In a community email sent by Provost Richard Locke on Saturday, Locke stated that both he and President Christina Paxson P’19 “fully endorsed” the Association of American Universities statement urging the Trump administration to welcome students and scholars from around the world.


“This doesn’t just impact our international students ... it impacts the entire community which is why we’re all alarmed and troubled, but so vigilant about what’s happening right now,” said Shankar Prasad MA’03 PhD’06, associate provost for global engagement and strategic initiatives. “It really has caused us to question the core of the University’s mission which is advancing academic knowledge and research,” he added.

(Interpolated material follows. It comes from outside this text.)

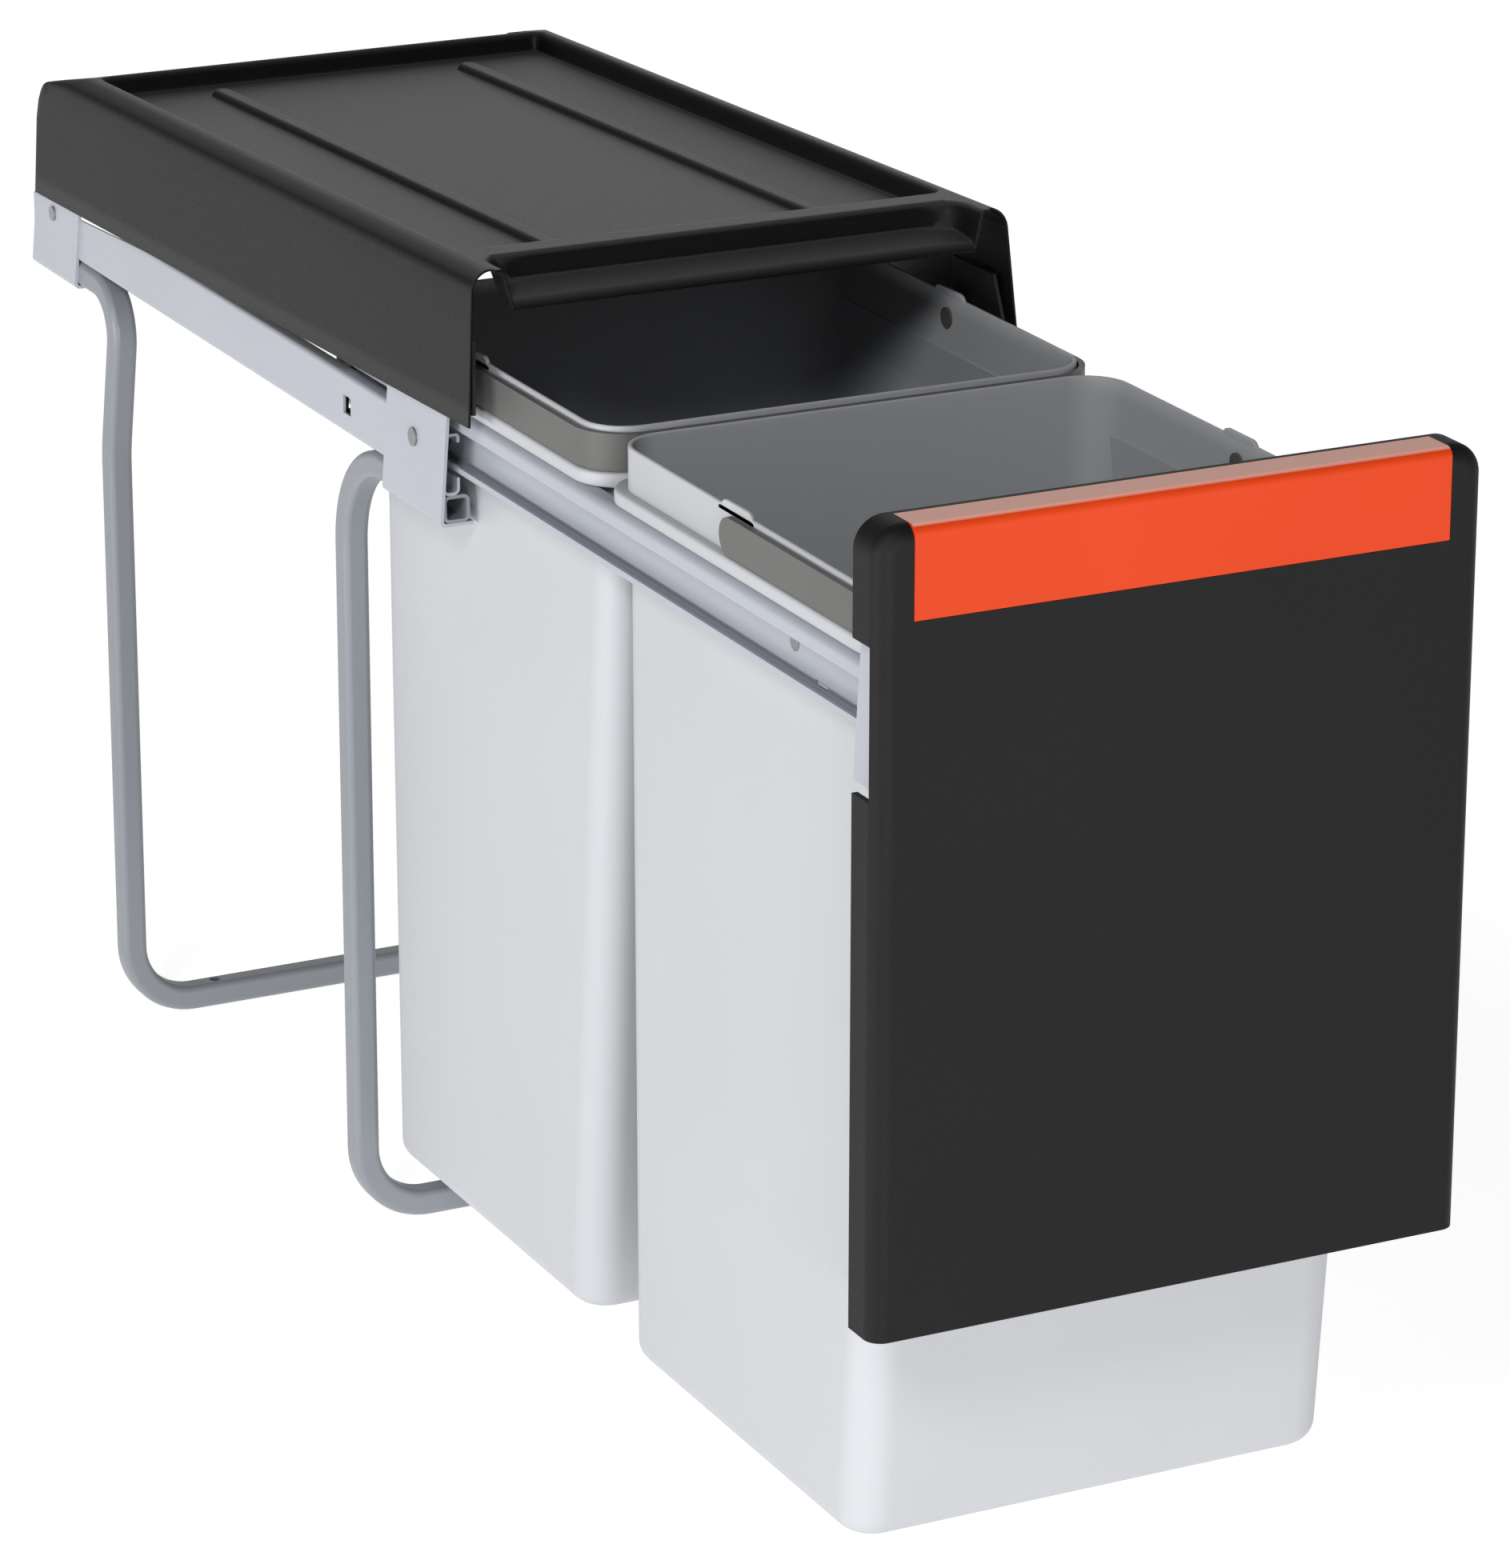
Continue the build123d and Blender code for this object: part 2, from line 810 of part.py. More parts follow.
keep(panel.part, "front_panel")

# Brackets between the panel and the carriers


def panel_bracket(side):
    """Plate on the panel's bosses with a flange reaching into the panel."""
    out = frame_half - panel_bracket_inset
    foot = bracket_foot
    top = foot + panel_bracket_height
    with BuildPart() as plate:
        with BuildSketch(across(carrier_front)):
            with Locations((side * (out - panel_bracket_width / 2), notch_middle)):
                Rectangle(panel_bracket_width, panel_bracket_height)
            with Locations((side * boss_x, screw_middle)):
                with GridLocations(0, boss_spacing, 1, 2):
                    Circle(screw_d / 2, mode=Mode.SUBTRACT)
        extrude(amount=panel_bracket_gauge)
        with BuildSketch(beside(side * (out - panel_bracket_gauge))):
            with BuildLine():
                Polyline(
                    (panel_back - panel_bracket_nose, foot),
                    (panel_back + panel_bracket_foot_tail, foot),
                    (panel_back + panel_bracket_tail, top),
                    (panel_back - panel_bracket_nose, top),
                    close=True,
                )
            make_face()
        extrude(amount=side * panel_bracket_gauge)
    return plate.part


for name, side in sides.items():
    keep(panel_bracket(side), f"panel_bracket_{name}")

# Waste bins


def tub(y, inset):
    """Tapering body of a bin, or the space inside its walls."""
    with BuildPart() as body:
        with BuildSketch(level(y, ridge_top)):
            RectangleRounded(
                body_top_width - 2 * inset,
                body_top_length - 2 * inset,
                body_corner_r - inset,
            )
        with BuildSketch(level(y + body_base_shift, ridge_top - body_height + inset)):
            RectangleRounded(
                body_top_width - 2 * body_side_draft - 2 * inset,
                body_top_length - body_length_draft - 2 * inset,
                body_corner_r - inset,
            )
        loft(ruled=True)
        fillet(body.faces().sort_by(Axis.Z)[0].edges(), body_base_r - inset)
    return body.part


def waste_bin(y):
    """Thin moulded bin with a shoulder that rests on the carriers."""
    outside = tub(y, 0)
    inside = tub(y, bin_wall)
    collar_half = collar_width / 2
    pivot_y = y + pivot_shift
    with BuildPart() as shell:
        add(outside)
        with BuildSketch(level(y, ridge_top)):
            RectangleRounded(shoulder_width, shoulder_length, shoulder_corner_r)
        extrude(amount=shoulder_height)
        with BuildSketch(level(y, ridge_top)):
            RectangleRounded(collar_width, collar_length, collar_corner_r)
        extrude(amount=rim_top - ridge_top)
        with BuildSketch(beside(-collar_half)) as ear:
            with Locations((pivot_y, shoulder_top)):
                ear_top = collar_height + ear_rise
                Rectangle(ear_width, ear_top, align=(Align.CENTER, Align.MIN))
            fillet(ear.vertices().group_by(Axis.Y)[-1], ear_corner_r)
        extrude(amount=collar_width)
        add(inside, mode=Mode.SUBTRACT)
        with BuildSketch(level(y, ridge_top)):
            RectangleRounded(
                body_top_width - 2 * bin_wall,
                body_top_length - 2 * bin_wall,
                body_corner_r - bin_wall,
            )
        extrude(amount=bin_wall, mode=Mode.SUBTRACT)
        with BuildSketch(level(y, ridge_top + bin_wall)):
            RectangleRounded(
                collar_width - 2 * bin_wall,
                collar_length - 2 * bin_wall,
                collar_corner_r - bin_wall,
            )
        extrude(amount=2 * collar_height, mode=Mode.SUBTRACT)
        with BuildSketch(beside(0)):
            with Locations((pivot_y, pivot_z)):
                Circle(pivot_d / 2 + pin_play)
        extrude(amount=frame_width, both=True, mode=Mode.SUBTRACT)
    return shell.part


keep(waste_bin(bin_front_y), "front_bin")
keep(waste_bin(bin_rear_y), "rear_bin")

# Swinging handles


def bail(y):
    """Band round the front of a bin's collar with snap pins in its ears."""
    half = collar_width / 2 + bail_side_gap + bail_gauge / 2
    front = y - collar_length / 2 - bail_side_gap - bail_gauge / 2
    pivot_y = y + pivot_shift
    end_r = bail_height / 2
    band_in = half - bail_gauge / 2
    wall_in = collar_width / 2 - bin_wall
    head_face = wall_in - seat_gap - pivot_head
    corner = collar_corner_r + bail_side_gap + bail_gauge / 2
    with BuildPart() as band:
        with BuildSketch(level(0, pivot_z - end_r)):
            with BuildLine():
                FilletPolyline(
                    (-half, pivot_y + end_r),
                    (-half, front),
                    (half, front),
                    (half, pivot_y + end_r),
                    radius=corner,
                )
            trace(line_width=bail_gauge)
        extrude(amount=bail_height)
        with BuildSketch(beside(0)):
            with Locations((pivot_y, pivot_z)):
                Circle(end_r)
                Rectangle(collar_length, bail_height, align=(Align.MAX, Align.CENTER))
        extrude(amount=half + bail_gauge, both=True, mode=Mode.INTERSECT)
        for side in sides.values():
            with BuildSketch(axle_plane(side, pivot_y, pivot_z).offset(head_face)):
                Circle(pivot_d / 2)
            extrude(amount=band_in - head_face)
            with BuildSketch(axle_plane(side, pivot_y, pivot_z).offset(head_face)):
                Circle(pivot_head_d / 2)
            extrude(amount=pivot_head)
    return band.part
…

The University is responding to the executive order by “triaging the needs of our international community as they come up … and also thinking proactively about how to push back a little,” Prasad said. Administrators are “meeting with students this week from different parts of the world” to discuss how to move forward, he added.

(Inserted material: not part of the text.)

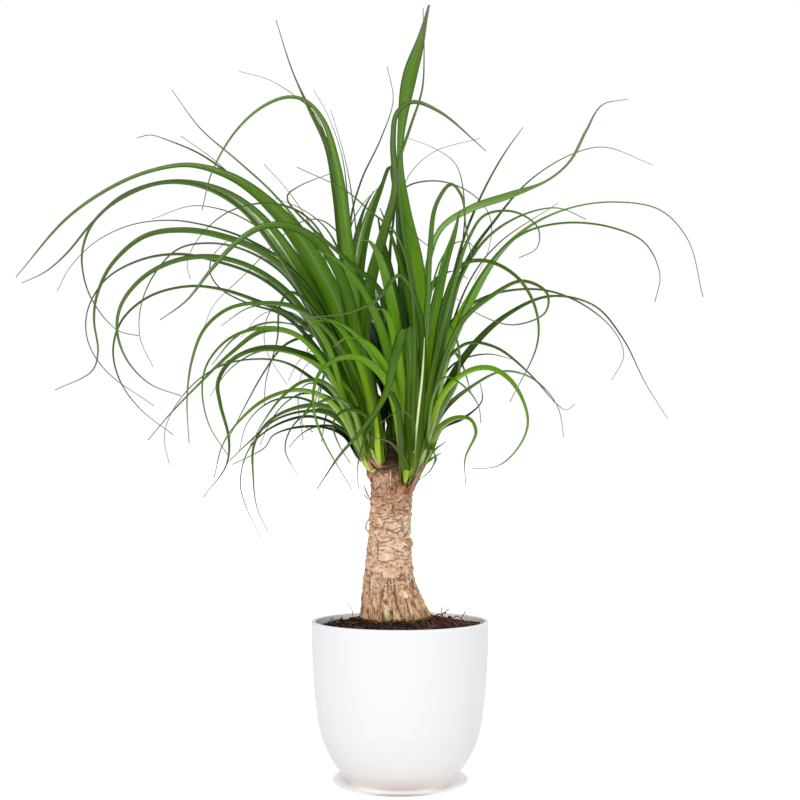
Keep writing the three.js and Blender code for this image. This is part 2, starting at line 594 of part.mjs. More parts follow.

Maya said that the University’s resistance to the executive order “really impresses me and makes me feel safer.” She added, “The University, all the community, supports me and is like family to me.”


“If any students, staff (members), or faculty (members) need any support they should absolutely reach out to my office. Ensuring that they know they’re a part of a community that is here to support them and that we will do everything we can is really, really important,” Prasad said. Along with the Office of International Student and Scholar Services, Prasad’s office serves as a legal resource for international students in the Brown community.


Borzouei said given the circumstances, the university needs to “commit fully to being a sanctuary campus.”